• _Given task_:
Pick out each line containing the string "empty" and copy it.

'''

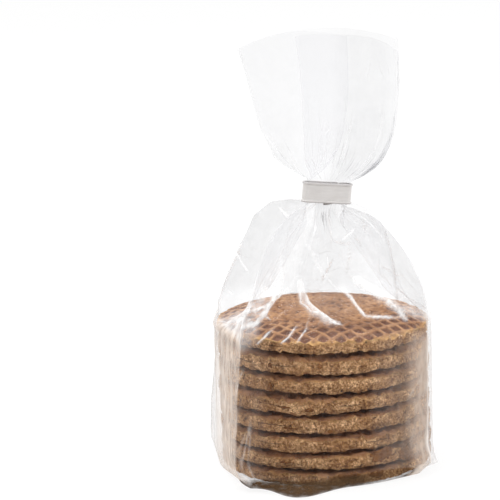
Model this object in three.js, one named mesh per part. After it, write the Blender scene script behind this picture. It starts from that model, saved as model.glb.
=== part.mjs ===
// A clear film bag that holds a stack of eight round syrup-filled waffles. The bag is gathered
// above the stack, closed by a flat band with a wire inside each edge, and flares open above it.
// Millimetres, +Z up. The origin is on the stack's axis, in the plane that the bag stands on.
// The bag's four panels face -Y (front), +X, +Y (back) and -X.
import * as THREE from 'three';

const { lerp, clamp, degToRad, smoothstep } = THREE.MathUtils;

// ---- Driving dimensions ----
const waffleRadius = 48;
const stackHeight = 66;
const filmClearance = 0.8;        // film outside the waffles' rims
const baseRounding = 1.2;
const panelSteps = 18;            // points on each panel, from fold to fold

// The four upright folds between the panels. spread is a fold's distance from the axis at the
// base, a third up the stack and at its top. Above the stack the fold narrows by taper on its way
// to the band, and the higher puff is, the later it turns in.
const folds = [
  { angle: -135, spread: [58, 64.5, 61], taper: 0.38, puff: 12 },
  { angle: -45, spread: [57, 56.8, 57], taper: 0.05, puff: 2.7 },
  { angle: 45, spread: [62, 62, 61], taper: 0.2, puff: 4 },
  { angle: 135, spread: [65, 65, 60.5], taper: 0.38, puff: 14 },
];
const baseFlap = { angle: -109, reach: 10, halfWidth: 15, height: 10 };  // folded film, out in front

const bandHeight = 9.2;
const bandLength = 22.4;          // outside, across the neck
const bandDepth = 4.6;            // outside, front to back
const bandThickness = 0.6;
const bandGap = 0.35;             // between the band and the gathered film
const bandEndDrop = 1.9;          // the band's outer end hangs askew at the back
const bandCentre = new THREE.Vector3(3.4, 0, 123.9);
const bandTilt = degToRad(6);     // its +X end is the lower one
const wireThickness = 1.0;        // of the band where a wire runs in it
const wireHeight = 1.0;

const flareLength = 66;           // film above the band
const flareLeft = 26;             // how far the mouth spreads past each end of the band
const flareRight = 24;
const mouthDepth = 22;            // the open mouth, front to back
const pleatCount = 12;            // pleats that run out of the neck
const pleatDepth = 0.16;          // as a part of the radius

// ---- Derived sizes ----
const panelRadius = waffleRadius + filmClearance;
const neckBottom = bandCentre.z - bandHeight / 2 - bandGap;
const neckTop = bandCentre.z + bandHeight / 2 + bandGap;
const neckHalfLength = bandLength / 2 - bandThickness - bandGap;
const neckHalfDepth = bandDepth / 2 - bandThickness - bandGap;

// ---- The bag's sections, each a ring of points at the same angles ----

// make(angle) gives the point of a ring at that angle, in degrees from +X.
function ringOf(make) {
  const step = 90 / panelSteps;
  return Array.from({ length: 4 * panelSteps }, (_, i) => make(folds[0].angle + i * step));
}

function polar(radius, angle, z) {
  const a = degToRad(angle);
  return new THREE.Vector3(radius * Math.cos(a), radius * Math.sin(a), z);
}

// The fold nearest to an angle, and the angle between them in radians.
function nearestFold(angle) {
  const index = Math.round((angle - folds[0].angle) / 90) % folds.length;
  const fold = folds[index];
  const turn = Math.abs(angle - fold.angle) % 360;
  return { fold, turn: degToRad(Math.min(turn, 360 - turn)) };
}

// A fold's distance from the axis beside the stack.
function spreadBeside(fold, z) {
  const third = stackHeight / 3;
  const [atBase, atThird, atTop] = fold.spread;
  if (z < third) return lerp(atBase, atThird, Math.sin((z / third) * Math.PI / 2));
  return lerp(atThird, atTop, smoothstep(z, third, stackHeight));
}

// A fold's distance from the axis above the stack: t is 0 at the top of the stack, 1 at the band.
function spreadAbove(fold, t) {
  return fold.spread[2] * (1 - fold.taper * t) * Math.sqrt(1 - Math.pow(t, fold.puff));
}

// Film between a fold at distance far and the middle of a panel at distance near. It is taut round
// the stack, or straight where the middle of the panel is drawn in.
function tautRadius(near, far, turn) {
  const half = Math.PI / 4;
  if (near >= far) return near;
  if (near < far * Math.cos(half)) {
    return far * near * Math.sin(half) / (far * Math.sin(turn) + near * Math.sin(half - turn));
  }
  const tangent = Math.acos(near / far);
  return turn < tangent ? near / Math.cos(tangent - turn) : near;
}

// The pleats' share of the radius at an angle; depth 0 leaves the film smooth.
function pleat(angle, depth) {
  return 1 - depth * (0.5 + 0.5 * Math.cos(degToRad(angle) * pleatCount));
}

// Sections near the band turn with it, about its centre.
function leanWithBand(point, share) {
  const turn = bandTilt * share;
  const across = point.x - bandCentre.x;
  const up = point.z - bandCentre.z;
  point.x = bandCentre.x + across * Math.cos(turn) + up * Math.sin(turn);
  point.z = bandCentre.z - across * Math.sin(turn) + up * Math.cos(turn);
  return point;
}

// Under the band, the film at the back stays clear of the band's hanging end.
function dipAtBack(point, angle, share) {
  point.z -= (bandEndDrop + bandGap) * smoothstep(Math.sin(degToRad(angle)), 0, 0.5) * share;
  return point;
}

function sectionBesideStack(z) {
  const inset = z === 0 ? baseRounding : 0;
  return ringOf((angle) => {
    const { fold, turn } = nearestFold(angle);
    const taut = tautRadius(panelRadius, spreadBeside(fold, z), turn);
    const offset = (angle - baseFlap.angle) / baseFlap.halfWidth;
    const flap = baseFlap.reach * Math.exp(-offset * offset) * clamp(1 - z / baseFlap.height, 0, 1);
    return polar(taut + flap - inset, angle, z);
  });
}

function sectionAboveStack(t) {
  const z = lerp(stackHeight, neckBottom, t);
  const near = panelRadius * Math.pow(1 - t, 1.2);
  return ringOf((angle) => {
    const { fold, turn } = nearestFold(angle);
    const radius = tautRadius(near, spreadAbove(fold, t), turn);
    const point = polar(radius * pleat(angle, pleatDepth * smoothstep(t, 0.3, 0.9)), angle, z);
    const neck = neckPoint(angle);
    if (Math.abs(point.x) < Math.abs(neck.x)) point.x = neck.x;
    if (Math.abs(point.y) < Math.abs(neck.y)) point.y = neck.y;
    point.x += bandCentre.x * smoothstep(t, 0, 1);
    leanWithBand(point, smoothstep(t, 0.5, 1));
    return dipAtBack(point, angle, smoothstep(t, 0.8, 1));
  });
}

// Gathered film: a flat oval with shallow pleats, about the middle of the neck.
function neckPoint(angle) {
  const a = degToRad(angle);
  const across = neckHalfLength * Math.cos(a);
  return new THREE.Vector3(across, neckHalfDepth * Math.sin(a) * pleat(angle, pleatDepth), 0);
}

function sectionInBand(z, dip) {
  return ringOf((angle) => {
    const point = neckPoint(angle);
    point.x += bandCentre.x;
    point.z = z;
    return dipAtBack(leanWithBand(point, 1), angle, dip);
  });
}

// f is 0 at the band and 1 at the mouth. Every strip of film is as long as the next, so the strips
// that lean outwards end lower.
function sectionOfFlare(f) {
  const depth = lerp(neckHalfDepth, mouthDepth / 2, Math.pow(f, 1.4));
  return ringOf((angle) => {
    const point = neckPoint(angle);
    const a = degToRad(angle);
    const left = Math.cos(a) < 0;
    const open = 1 - Math.pow(1 - f, left ? 2 : 3);
    const spread = (left ? flareLeft : flareRight) * Math.cos(a);
    point.x += bandCentre.x + spread * open;
    point.y = depth * Math.sin(a) * pleat(angle, pleatDepth * (1 - 0.6 * f));
    point.z = neckTop + f * Math.sqrt(flareLength ** 2 - (spread * open) ** 2);
    return leanWithBand(point, 1 - f);
  });
}

// ---- Closed meshes from rings ----

// Joins rings of equally many points, the lowest first and anticlockwise from above.
function loft(rings) {
  const count = rings[0].length;
  const positions = rings.flat().flatMap((p) => [p.x, p.y, p.z]);
  const index = [];
  for (let r = 0; r + 1 < rings.length; r++) {
    for (let i = 0; i < count; i++) {
      const a = r * count + i;
      const b = r * count + (i + 1) % count;
      index.push(a, b, b + count, a, b + count, a + count);
    }
  }
  closeEnd(positions, index, rings[0], 0, true);
  closeEnd(positions, index, rings.at(-1), (rings.length - 1) * count, false);
  const geometry = new THREE.BufferGeometry();
  geometry.setAttribute('position', new THREE.Float32BufferAttribute(positions, 3));
  geometry.setIndex(index);
  geometry.computeVertexNormals();
  return geometry;
}

function closeEnd(positions, index, ring, first, facesBack) {
  const middle = ring.reduce((sum, p) => sum.add(p), new THREE.Vector3()).divideScalar(ring.length);
  const hub = positions.length / 3;
  positions.push(middle.x, middle.y, middle.z);
  for (let i = 0; i < ring.length; i++) {
    const a = first + i;
    const b = first + (i + 1) % ring.length;
    if (facesBack) index.push(hub, b, a);
    else index.push(hub, a, b);
  }
}

function bagGeometry() {
  const besideStack = [0, 1.5, 4, 8, 13, 20, 28, 37, 46, 55, 62, stackHeight];
  const aboveStack = [0.06, 0.13, 0.22, 0.31, 0.4, 0.5, 0.6, 0.7, 0.79, 0.87, 0.93, 0.97];
  const flare = [0.02, 0.06, 0.12, 0.2, 0.3, 0.42, 0.56, 0.7, 0.85, 1];
  return loft([
    ...besideStack.map(sectionBesideStack),
    ...aboveStack.map(sectionAboveStack),
    sectionInBand(neckBottom, 1),
    sectionInBand(bandCentre.z, 0),
    sectionInBand(neckTop, 0),
    ...flare.map(sectionOfFlare),
  ]);
}

// ---- The closing band ----

// The line of the band's inner face, seen from above: from its inner end at the back, to the left,
// round the neck and over its own inner end. Each stop has its outward direction and its drop.
function bandPath() {
  const innerEnd = 5;
  const outerEnd = -0.5;
  const layerStep = wireThickness + 0.3;
  const endRadius = bandDepth / 2 - bandThickness;
  const flat = bandLength / 2 - bandThickness - endRadius;
  const arcSteps = 10;
  const path = [];
  const straight = (fromX, toX, steps, side) => {
    for (let i = 0; i <= steps; i++) {
      path.push({ x: lerp(fromX, toX, i / steps), y: side * endRadius, nx: 0, ny: side, drop: 0 });
    }
  };
  const bend = (centreX, fromAngle) => {
    for (let i = 1; i < arcSteps; i++) {
      const nx = Math.cos(fromAngle + Math.PI * i / arcSteps);
      const ny = Math.sin(fromAngle + Math.PI * i / arcSteps);
      path.push({ x: centreX + endRadius * nx, y: endRadius * ny, nx, ny, drop: 0 });
    }
  };
  straight(innerEnd, -flat, 6, 1);
  bend(-flat, Math.PI / 2);
  straight(-flat, flat, 8, -1);
  bend(flat, -Math.PI / 2);
  const overlap = path.length;
  straight(flat, outerEnd, 10, 1);
  for (const stop of path.slice(overlap)) {
    stop.y += layerStep * (1 - smoothstep(stop.x, innerEnd + 0.6, flat));
    stop.drop = bandEndDrop * (1 - smoothstep(stop.x, outerEnd, flat));
  }
  return path;
}

// The band cut across: distance out from its inner face, and height. A wire swells each edge.
function bandProfile() {
  const half = bandHeight / 2;
  const upper = [
    [0, half - 0.2],
    [0.25, half],
    [wireThickness - 0.25, half],
    [wireThickness, half - 0.25],
    [wireThickness, half - wireHeight + 0.25],
    [bandThickness, half - wireHeight],
  ];
  const lower = upper.map(([out, up]) => [out, -up]).reverse();
  return [...upper, ...lower];
}

function bandGeometry() {
  const profile = bandProfile();
  const toPoint = ({ x, y, nx, ny, drop }) => ([out, up]) => (
    new THREE.Vector3(x + nx * out, y + ny * out, up - drop)
  );
  return loft(bandPath().map((stop) => profile.map(toPoint(stop))));
}

// ---- The object ----

const film = new THREE.MeshStandardMaterial({
  color: 0xeef0f2,
  roughness: 0.12,
  metalness: 0,
  transparent: true,
  opacity: 0.4,
});
const bandPlastic = new THREE.MeshStandardMaterial({ color: 0xd6d0cd, roughness: 0.45, metalness: 0 });

const bag = new THREE.Mesh(bagGeometry(), film);
bag.name = 'bag';

const band = new THREE.Mesh(bandGeometry(), bandPlastic);
band.name = 'band';
band.position.copy(bandCentre);
band.rotation.y = bandTilt;

const waffleBag = new THREE.Group();
waffleBag.add(bag, band);

export default waffleBag;
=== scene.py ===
"""A clear film bag of eight round syrup-filled waffles, tied off with a flat wired band."""
import bpy
import math
import random
import numpy as np
from mathutils import Matrix, Vector, noise


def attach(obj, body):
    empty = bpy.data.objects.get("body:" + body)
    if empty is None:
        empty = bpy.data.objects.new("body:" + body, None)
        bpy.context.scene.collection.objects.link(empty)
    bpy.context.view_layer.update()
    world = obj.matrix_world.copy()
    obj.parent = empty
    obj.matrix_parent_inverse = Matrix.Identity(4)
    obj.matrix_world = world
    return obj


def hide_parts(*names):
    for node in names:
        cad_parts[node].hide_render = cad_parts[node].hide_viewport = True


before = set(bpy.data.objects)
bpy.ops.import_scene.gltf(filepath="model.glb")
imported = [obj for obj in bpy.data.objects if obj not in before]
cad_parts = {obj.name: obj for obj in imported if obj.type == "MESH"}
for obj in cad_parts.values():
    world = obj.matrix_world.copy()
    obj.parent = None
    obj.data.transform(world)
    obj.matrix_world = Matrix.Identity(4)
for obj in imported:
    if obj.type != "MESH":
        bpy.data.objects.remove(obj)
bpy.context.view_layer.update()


# ---- Floor, light and camera ------------------------------------------------------------------
# A sheet of white studio paper on the floor, in a white room, under one large soft lamp above and a
# smaller one at each side. The camera is a long lens a little above the bag and left of its front.
def fresh_start():
    """Leaves object mode with nothing selected, so an operator acts only on what comes next."""
    if bpy.context.object and bpy.context.object.mode != "OBJECT":
        bpy.ops.object.mode_set(mode="OBJECT")
    bpy.ops.object.select_all(action="DESELECT")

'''

• _Answer to this task_:
    empty = bpy.data.objects.get("body:" + body)
    if empty is None:
        empty = bpy.data.objects.new("body:" + body, None)
        bpy.context.scene.collection.objects.link(empty)
    obj.parent = empty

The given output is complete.